[PROBLEM]:
Please list all lines of the material below in which the string "vertices" occurs.

[RECORDED INFORMATION]:

* * * * *

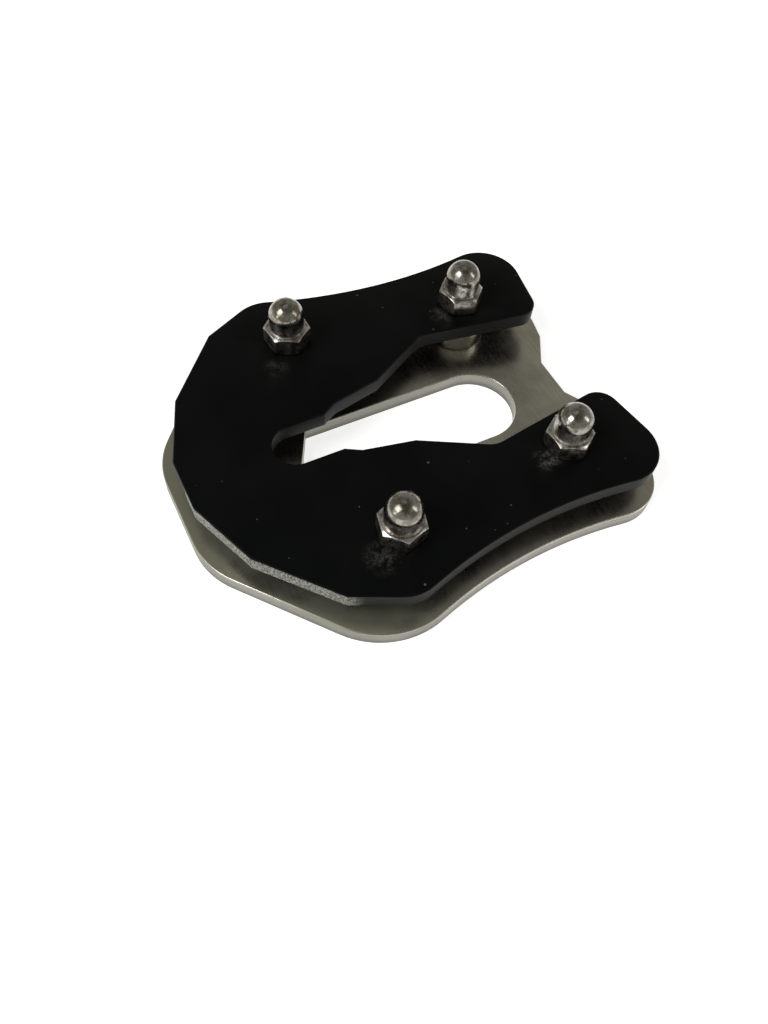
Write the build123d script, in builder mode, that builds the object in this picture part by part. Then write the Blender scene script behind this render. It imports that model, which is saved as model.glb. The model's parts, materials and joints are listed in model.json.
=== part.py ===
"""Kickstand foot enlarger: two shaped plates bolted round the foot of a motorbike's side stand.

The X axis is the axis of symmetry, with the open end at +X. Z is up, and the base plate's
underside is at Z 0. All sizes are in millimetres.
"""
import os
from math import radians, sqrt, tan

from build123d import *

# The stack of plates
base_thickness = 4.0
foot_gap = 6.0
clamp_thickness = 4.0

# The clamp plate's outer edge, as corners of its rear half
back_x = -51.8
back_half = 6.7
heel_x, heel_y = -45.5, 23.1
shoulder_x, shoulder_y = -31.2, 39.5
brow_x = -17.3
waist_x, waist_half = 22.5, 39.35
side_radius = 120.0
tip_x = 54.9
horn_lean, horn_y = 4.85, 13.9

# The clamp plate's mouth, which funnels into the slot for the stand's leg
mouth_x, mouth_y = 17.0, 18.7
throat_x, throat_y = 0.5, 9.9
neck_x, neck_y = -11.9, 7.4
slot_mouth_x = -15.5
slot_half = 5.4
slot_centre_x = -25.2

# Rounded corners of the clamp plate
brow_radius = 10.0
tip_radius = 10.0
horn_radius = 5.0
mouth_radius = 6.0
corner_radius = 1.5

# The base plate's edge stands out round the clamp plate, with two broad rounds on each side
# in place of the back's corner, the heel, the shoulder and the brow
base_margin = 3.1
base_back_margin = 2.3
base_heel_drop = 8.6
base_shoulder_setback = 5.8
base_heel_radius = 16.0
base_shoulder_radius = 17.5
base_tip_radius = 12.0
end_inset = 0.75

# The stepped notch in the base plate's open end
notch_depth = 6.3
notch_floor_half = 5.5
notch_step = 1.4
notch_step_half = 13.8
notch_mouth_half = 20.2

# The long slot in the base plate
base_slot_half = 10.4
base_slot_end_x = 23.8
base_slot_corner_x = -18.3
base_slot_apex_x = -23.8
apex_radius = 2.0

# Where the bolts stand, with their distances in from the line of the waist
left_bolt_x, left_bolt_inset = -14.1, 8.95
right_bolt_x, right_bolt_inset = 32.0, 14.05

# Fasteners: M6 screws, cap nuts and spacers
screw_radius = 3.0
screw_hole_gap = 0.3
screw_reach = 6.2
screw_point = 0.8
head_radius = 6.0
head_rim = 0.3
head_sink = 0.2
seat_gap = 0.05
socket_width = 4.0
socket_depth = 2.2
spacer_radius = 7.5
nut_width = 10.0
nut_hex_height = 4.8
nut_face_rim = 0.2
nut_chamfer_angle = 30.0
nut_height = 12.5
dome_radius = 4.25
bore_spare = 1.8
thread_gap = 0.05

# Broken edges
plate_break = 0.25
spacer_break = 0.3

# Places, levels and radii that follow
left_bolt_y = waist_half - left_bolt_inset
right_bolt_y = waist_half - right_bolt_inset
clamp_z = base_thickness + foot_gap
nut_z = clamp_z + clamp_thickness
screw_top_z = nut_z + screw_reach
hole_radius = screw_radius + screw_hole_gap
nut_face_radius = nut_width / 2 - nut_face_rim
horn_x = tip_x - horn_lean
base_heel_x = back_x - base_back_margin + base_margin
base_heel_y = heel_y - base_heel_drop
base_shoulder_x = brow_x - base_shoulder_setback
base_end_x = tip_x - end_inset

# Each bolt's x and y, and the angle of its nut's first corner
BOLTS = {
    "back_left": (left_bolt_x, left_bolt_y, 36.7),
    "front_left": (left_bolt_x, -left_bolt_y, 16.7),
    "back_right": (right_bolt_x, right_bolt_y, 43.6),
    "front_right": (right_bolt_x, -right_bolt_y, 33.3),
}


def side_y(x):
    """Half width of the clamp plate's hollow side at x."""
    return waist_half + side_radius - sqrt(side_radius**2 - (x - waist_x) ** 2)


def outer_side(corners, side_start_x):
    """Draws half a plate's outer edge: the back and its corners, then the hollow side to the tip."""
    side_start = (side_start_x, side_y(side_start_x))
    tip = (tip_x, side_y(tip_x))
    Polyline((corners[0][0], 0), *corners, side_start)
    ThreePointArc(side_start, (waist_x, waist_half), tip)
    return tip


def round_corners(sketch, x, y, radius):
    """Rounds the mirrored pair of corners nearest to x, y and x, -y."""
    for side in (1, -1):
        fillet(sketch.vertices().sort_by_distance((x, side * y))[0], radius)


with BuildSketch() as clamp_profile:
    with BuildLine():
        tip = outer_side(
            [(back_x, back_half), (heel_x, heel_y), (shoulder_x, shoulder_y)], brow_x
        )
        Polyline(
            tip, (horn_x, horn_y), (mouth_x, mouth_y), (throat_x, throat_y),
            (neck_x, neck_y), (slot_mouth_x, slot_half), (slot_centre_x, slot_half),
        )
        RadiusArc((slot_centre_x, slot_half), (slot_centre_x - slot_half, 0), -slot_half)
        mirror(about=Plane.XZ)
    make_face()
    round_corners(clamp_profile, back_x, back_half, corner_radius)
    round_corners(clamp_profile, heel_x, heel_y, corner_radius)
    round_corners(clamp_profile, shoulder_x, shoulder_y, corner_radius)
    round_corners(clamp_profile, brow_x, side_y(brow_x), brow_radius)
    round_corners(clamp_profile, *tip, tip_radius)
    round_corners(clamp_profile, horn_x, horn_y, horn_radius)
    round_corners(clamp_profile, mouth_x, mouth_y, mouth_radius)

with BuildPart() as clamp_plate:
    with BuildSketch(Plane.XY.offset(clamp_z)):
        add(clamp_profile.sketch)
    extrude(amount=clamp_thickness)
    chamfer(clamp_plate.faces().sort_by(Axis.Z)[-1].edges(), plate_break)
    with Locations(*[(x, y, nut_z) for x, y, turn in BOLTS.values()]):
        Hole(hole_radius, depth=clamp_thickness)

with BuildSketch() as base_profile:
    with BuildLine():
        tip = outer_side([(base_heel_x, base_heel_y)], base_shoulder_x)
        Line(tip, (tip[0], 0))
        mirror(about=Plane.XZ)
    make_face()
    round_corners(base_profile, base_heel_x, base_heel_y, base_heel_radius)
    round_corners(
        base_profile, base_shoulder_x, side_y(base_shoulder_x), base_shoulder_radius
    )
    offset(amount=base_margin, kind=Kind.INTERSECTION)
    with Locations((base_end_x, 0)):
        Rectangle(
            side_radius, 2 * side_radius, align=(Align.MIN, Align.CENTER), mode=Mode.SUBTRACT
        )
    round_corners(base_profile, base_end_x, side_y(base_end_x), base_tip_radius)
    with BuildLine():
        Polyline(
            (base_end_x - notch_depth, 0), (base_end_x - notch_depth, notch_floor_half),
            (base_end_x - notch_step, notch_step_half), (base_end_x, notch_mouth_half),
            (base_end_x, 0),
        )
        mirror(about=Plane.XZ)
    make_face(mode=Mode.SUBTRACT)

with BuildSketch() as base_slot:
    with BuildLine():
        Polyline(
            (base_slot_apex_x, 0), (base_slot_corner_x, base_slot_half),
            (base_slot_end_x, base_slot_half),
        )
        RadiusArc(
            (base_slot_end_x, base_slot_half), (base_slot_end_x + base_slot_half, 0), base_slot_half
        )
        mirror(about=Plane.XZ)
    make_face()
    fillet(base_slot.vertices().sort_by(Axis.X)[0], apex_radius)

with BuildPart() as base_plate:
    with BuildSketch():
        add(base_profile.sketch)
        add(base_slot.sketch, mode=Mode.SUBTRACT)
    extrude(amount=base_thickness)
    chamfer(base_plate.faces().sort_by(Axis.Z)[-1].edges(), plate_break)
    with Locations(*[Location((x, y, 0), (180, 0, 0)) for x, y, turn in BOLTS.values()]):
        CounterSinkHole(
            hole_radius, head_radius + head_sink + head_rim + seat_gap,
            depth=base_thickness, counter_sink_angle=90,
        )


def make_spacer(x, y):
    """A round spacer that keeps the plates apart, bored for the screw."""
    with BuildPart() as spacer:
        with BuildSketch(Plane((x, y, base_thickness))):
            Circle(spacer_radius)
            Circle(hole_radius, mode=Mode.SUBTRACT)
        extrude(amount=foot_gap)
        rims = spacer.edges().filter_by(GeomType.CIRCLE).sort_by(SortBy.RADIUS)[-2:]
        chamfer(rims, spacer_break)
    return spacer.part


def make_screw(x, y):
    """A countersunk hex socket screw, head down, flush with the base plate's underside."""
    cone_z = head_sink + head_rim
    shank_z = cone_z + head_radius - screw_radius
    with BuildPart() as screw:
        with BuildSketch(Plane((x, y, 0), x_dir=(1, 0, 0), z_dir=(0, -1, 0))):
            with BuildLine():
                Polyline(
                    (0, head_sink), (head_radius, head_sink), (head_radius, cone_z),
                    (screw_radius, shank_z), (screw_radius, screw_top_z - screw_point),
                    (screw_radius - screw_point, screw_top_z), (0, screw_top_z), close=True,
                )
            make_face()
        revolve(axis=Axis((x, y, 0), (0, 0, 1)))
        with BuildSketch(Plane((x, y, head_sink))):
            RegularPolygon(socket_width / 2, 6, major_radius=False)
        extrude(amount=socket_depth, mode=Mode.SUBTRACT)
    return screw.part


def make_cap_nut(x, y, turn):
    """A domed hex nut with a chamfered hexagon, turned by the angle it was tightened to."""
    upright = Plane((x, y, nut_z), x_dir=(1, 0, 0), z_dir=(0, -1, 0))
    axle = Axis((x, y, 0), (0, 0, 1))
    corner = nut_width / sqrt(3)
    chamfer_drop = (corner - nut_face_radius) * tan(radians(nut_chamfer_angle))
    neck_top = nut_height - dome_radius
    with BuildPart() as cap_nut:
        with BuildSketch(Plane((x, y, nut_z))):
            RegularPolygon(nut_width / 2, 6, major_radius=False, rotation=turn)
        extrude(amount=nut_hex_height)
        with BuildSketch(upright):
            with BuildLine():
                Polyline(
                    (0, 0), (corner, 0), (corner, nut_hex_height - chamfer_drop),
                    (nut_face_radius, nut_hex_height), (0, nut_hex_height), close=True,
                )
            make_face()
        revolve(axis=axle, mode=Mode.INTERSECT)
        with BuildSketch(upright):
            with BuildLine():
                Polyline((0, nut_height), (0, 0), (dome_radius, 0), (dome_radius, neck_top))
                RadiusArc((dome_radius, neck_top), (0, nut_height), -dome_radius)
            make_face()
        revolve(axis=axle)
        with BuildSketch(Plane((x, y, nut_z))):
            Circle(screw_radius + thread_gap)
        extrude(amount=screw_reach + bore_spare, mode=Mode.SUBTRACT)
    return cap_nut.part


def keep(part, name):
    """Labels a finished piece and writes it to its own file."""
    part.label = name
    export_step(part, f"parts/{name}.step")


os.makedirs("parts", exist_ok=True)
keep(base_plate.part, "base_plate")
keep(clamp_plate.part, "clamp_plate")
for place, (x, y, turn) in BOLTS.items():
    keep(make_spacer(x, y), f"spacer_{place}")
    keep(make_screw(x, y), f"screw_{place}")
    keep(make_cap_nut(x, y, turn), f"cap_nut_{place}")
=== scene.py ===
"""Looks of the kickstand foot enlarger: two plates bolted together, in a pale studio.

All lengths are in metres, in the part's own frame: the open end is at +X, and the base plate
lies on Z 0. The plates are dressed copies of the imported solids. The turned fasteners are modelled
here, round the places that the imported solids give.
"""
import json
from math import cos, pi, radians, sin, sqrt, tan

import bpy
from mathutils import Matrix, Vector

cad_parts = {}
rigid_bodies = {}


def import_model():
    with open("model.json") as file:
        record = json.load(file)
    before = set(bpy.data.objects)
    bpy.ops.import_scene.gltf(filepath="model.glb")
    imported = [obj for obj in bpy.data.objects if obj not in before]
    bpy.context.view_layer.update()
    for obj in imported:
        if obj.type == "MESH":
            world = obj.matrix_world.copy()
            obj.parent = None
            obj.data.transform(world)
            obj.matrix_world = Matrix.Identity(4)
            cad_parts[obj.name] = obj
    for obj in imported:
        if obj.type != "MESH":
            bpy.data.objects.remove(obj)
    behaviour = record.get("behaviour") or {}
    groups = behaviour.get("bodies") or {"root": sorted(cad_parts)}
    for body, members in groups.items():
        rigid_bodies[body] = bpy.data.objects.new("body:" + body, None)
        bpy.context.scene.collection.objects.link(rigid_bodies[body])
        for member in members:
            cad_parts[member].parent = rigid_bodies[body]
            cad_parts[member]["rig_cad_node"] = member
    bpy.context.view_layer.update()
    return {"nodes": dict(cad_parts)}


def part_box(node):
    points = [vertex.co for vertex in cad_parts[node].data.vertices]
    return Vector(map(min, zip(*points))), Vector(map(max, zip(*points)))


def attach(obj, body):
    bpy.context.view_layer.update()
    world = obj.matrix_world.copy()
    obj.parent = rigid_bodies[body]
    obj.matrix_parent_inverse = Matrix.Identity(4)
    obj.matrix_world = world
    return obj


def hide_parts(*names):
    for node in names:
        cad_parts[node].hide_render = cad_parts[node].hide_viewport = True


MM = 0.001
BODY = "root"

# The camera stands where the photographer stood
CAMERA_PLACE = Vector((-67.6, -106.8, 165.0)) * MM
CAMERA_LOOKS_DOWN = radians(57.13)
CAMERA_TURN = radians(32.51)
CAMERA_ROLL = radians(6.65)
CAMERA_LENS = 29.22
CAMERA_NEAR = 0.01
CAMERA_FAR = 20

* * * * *

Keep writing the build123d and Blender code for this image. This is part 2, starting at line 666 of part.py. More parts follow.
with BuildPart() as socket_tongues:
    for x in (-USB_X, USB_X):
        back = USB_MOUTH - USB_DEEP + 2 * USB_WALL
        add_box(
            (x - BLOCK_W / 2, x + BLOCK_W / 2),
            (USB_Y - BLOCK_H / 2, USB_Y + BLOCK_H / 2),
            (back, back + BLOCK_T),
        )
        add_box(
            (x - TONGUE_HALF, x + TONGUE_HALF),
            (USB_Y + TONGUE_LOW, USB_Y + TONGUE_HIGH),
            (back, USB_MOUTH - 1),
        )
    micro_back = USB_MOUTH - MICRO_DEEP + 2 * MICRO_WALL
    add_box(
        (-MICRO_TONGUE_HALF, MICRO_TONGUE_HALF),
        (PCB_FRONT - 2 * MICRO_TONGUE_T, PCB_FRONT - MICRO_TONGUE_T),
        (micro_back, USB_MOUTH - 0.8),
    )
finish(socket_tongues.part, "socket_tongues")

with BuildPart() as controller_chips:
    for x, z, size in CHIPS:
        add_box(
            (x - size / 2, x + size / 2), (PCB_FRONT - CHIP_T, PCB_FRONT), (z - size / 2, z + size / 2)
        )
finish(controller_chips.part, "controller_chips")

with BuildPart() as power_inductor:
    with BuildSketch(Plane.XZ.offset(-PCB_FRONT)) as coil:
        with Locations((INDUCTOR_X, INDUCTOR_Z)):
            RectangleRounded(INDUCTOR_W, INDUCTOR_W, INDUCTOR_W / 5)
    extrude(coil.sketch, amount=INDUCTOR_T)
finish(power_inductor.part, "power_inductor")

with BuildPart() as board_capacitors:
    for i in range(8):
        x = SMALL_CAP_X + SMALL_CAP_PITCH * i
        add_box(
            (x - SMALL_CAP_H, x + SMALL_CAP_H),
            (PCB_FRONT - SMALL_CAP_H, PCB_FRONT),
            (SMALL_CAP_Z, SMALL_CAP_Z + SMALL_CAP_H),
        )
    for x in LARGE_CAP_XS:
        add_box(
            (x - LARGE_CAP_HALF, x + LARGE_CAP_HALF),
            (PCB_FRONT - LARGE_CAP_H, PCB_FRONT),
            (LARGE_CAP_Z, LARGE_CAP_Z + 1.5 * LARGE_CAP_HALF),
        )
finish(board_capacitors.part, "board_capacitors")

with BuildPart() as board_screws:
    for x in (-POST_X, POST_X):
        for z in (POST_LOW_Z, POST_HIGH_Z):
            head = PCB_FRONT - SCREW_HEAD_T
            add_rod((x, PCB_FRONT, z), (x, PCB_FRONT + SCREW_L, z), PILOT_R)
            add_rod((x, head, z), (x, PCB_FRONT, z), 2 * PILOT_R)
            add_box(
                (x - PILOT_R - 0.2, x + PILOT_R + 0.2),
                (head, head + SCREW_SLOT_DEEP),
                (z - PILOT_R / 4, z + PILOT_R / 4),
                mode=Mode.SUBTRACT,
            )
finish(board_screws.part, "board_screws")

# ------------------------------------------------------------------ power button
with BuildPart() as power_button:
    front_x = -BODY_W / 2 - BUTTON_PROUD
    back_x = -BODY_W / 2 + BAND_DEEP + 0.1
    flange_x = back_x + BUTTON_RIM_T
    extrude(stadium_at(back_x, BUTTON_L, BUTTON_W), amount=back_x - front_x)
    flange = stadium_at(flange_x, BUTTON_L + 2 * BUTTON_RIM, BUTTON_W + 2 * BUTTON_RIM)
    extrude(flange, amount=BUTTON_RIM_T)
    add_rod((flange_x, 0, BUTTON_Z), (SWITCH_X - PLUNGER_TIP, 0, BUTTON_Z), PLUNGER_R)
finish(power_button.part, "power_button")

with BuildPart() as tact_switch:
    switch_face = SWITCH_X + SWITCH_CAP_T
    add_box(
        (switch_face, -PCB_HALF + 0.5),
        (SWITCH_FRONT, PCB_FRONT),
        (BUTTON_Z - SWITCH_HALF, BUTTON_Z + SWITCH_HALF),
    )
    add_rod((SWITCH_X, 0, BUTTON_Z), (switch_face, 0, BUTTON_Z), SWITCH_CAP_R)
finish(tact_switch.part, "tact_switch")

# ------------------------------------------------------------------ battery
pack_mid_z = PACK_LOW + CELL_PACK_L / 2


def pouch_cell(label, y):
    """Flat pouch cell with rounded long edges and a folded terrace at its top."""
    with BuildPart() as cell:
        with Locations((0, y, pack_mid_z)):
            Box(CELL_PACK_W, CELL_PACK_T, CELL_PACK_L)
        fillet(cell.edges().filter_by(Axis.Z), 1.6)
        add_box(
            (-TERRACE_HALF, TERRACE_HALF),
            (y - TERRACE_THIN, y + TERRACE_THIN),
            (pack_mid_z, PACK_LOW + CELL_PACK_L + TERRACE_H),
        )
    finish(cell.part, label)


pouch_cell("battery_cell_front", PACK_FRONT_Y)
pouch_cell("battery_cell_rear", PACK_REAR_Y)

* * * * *

[SOLUTION TO THE EXERCISE]:
        fillet(sketch.vertices().sort_by_distance((x, side * y))[0], radius)
    fillet(base_slot.vertices().sort_by(Axis.X)[0], apex_radius)
    points = [vertex.co for vertex in cad_parts[node].data.vertices]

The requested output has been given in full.